The photos are of the company property and its “location?” Their remedy is exceedingly simple if you make it expensive for them to keep using the photos either by demanding payment above your salary or withholding permission to use them: they pay the next person with a camera — these days an iPhone does the job for lots of shots — to reshoot the same photos and this time they make the terms explicitly work for hire. Unless your subject is unique and inaccessible or transient, or you’re a name brand photographer, what you bring to the mix here is a piece of equipment and a shutter button finger. Someone else will take an equally good photo of the same thing for less. Always. Because someone will do it for free.
posted by spitbull at 12:55 PM on February 19, 2021


To follow from that, it seems to me that if you identify as a serious professional photographer or want to be one, your best bet here is actually to let the ownership of the photos go, but ask (non adversarially) if your work can be credited on the website where the photos appear. You have good reasons for not wanting to create adversarial hostility: they can become a professional reference and you can use their site as a sample of your work in your own marketing portfolio.

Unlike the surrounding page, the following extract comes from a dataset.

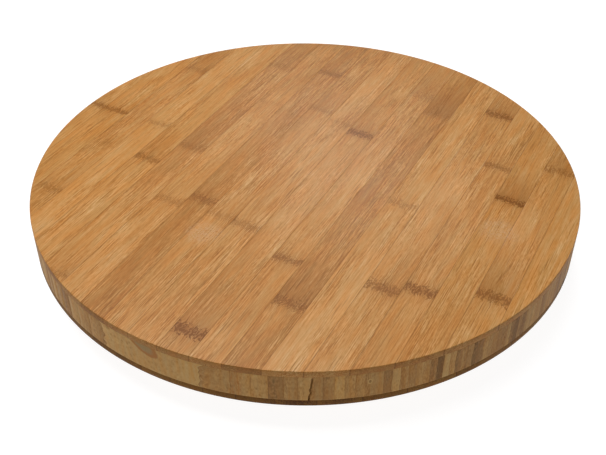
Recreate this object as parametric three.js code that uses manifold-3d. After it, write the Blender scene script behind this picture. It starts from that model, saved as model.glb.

That’s probably worth more to you, again unless you’re already separately established by name as a professional photographer, than the photos would ever be given they have exactly one potential customer and they have them already.
posted by spitbull at 1:05 PM on February 19, 2021


It's going to really depend on your contract. Being a salaried employee doesn't mean that you're a slave and that everything you do belongs to your employer, but some companies will try to assert that and some states will let them.

If your job duties include taking photos and you take no other photos other than the ones you described, they probably have a good case that you're doing work-for-hire content creation and that they own them. If your job is completely unrelated to photography or media creation, you probably have a good case that you own them.

In any case, cease doing free photography for them on your own time until this is cleared up.